Likewise, the evidence as to the purchase by petitioner of 84,198 shares supports the conclusion that it was a separate transaction, *516carrying its own legal consequences. There is nothing inharmonious between the concept of an absolute or completed sale and an agreement to repurchase later, at the option of the original purchaser, shares remaining in its hands. The record evidence of the contract clearly demonstrates that it was one of sale made at the election or option of the seller. The delivery of the property and payment of the consideration discharged the bilateral obligations of the contract. Petitioner does not suggest that there was anything in the contract binding the National Bankitaly Co. to resell to the petitioner, that being entirely optional with the National Bankitaly Co. Assuming a rising market, conceivably the National Bankitaly Co. could have kept the 84,198 shares in the hopes of further profit and no claims or demands of the petitioner would have availed.

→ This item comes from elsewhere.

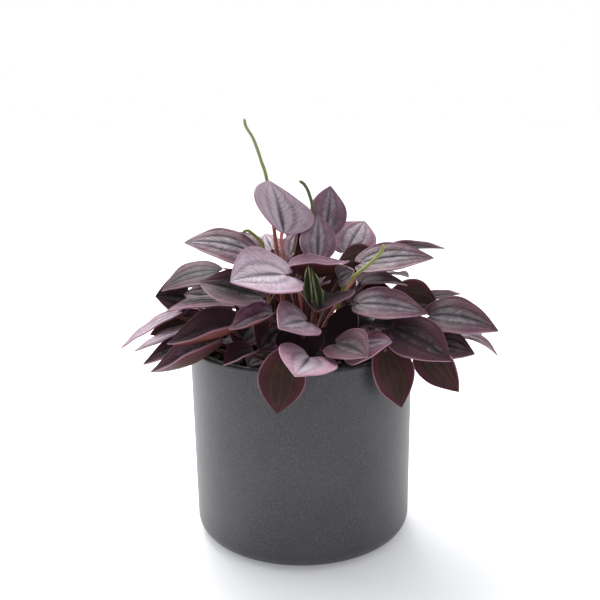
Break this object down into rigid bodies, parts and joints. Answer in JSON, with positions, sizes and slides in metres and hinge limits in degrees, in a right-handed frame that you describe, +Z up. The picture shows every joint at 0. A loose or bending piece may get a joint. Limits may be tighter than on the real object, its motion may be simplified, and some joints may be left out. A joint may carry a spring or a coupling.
{
  "type": "potted peperomia",
  "caption": "Bushy potted house plant with heart-shaped, deeply veined silver-purple leaves and slender flower spikes, in a round charcoal cover pot.",
  "frame": {"origin": "centre of the pot's flat underside, on the surface that it stands on", "axes": "+Z up along the pot's axis, +X to the right seen from the front, +Y from front to back"},
  "size_m": [0.222, 0.1969, 0.2432],
  "materials": {
    "pot_glaze": "matte charcoal with a fine pale speckle",
    "nursery_plastic": "satin black thin-walled plastic",
    "potting_mix": "crumbly dark brown potting mix",
    "leaf": "satin puckered leaf, silver-lilac between dark sunken veins, pink-edged, with a maroon underside",
    "stalk": "satin salmon-red leaf stalk",
    "spike": "fine-grained yellow-green flower spike"
  },
  "bodies": {
    "root": {"pot": "pot_glaze", "nursery_pot": "nursery_plastic", "soil": "potting_mix", "crown_centre": "leaf", "crown_left": "leaf", "crown_right": "leaf", "crown_front": "leaf", "crown_back_left": "leaf", "crown_back_right": "leaf", "flower_spike_1": "spike", "flower_spike_2": "spike", "flower_spike_3": "spike", "flower_spike_4": "spike"}
  },
  "joints": []
}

We conclude and find that there was a definite and completed sale of the 150,000 shares by petitioner and an independent repurchase of 84,198 shares by petitioner. Though there was, in a certain sense, a relationship between the two transactions, it was not such a relation as to make the two transactions one in law or to make the original sale incomplete or conditional. See Jacob M. Dickinson, Jr., et al., Executors, 18 B. T. A. 790; Daisy M. Ward, 29 B. T. A. 1251.
Eeviewed by the Board.
Decisions will be entered under Rule 50.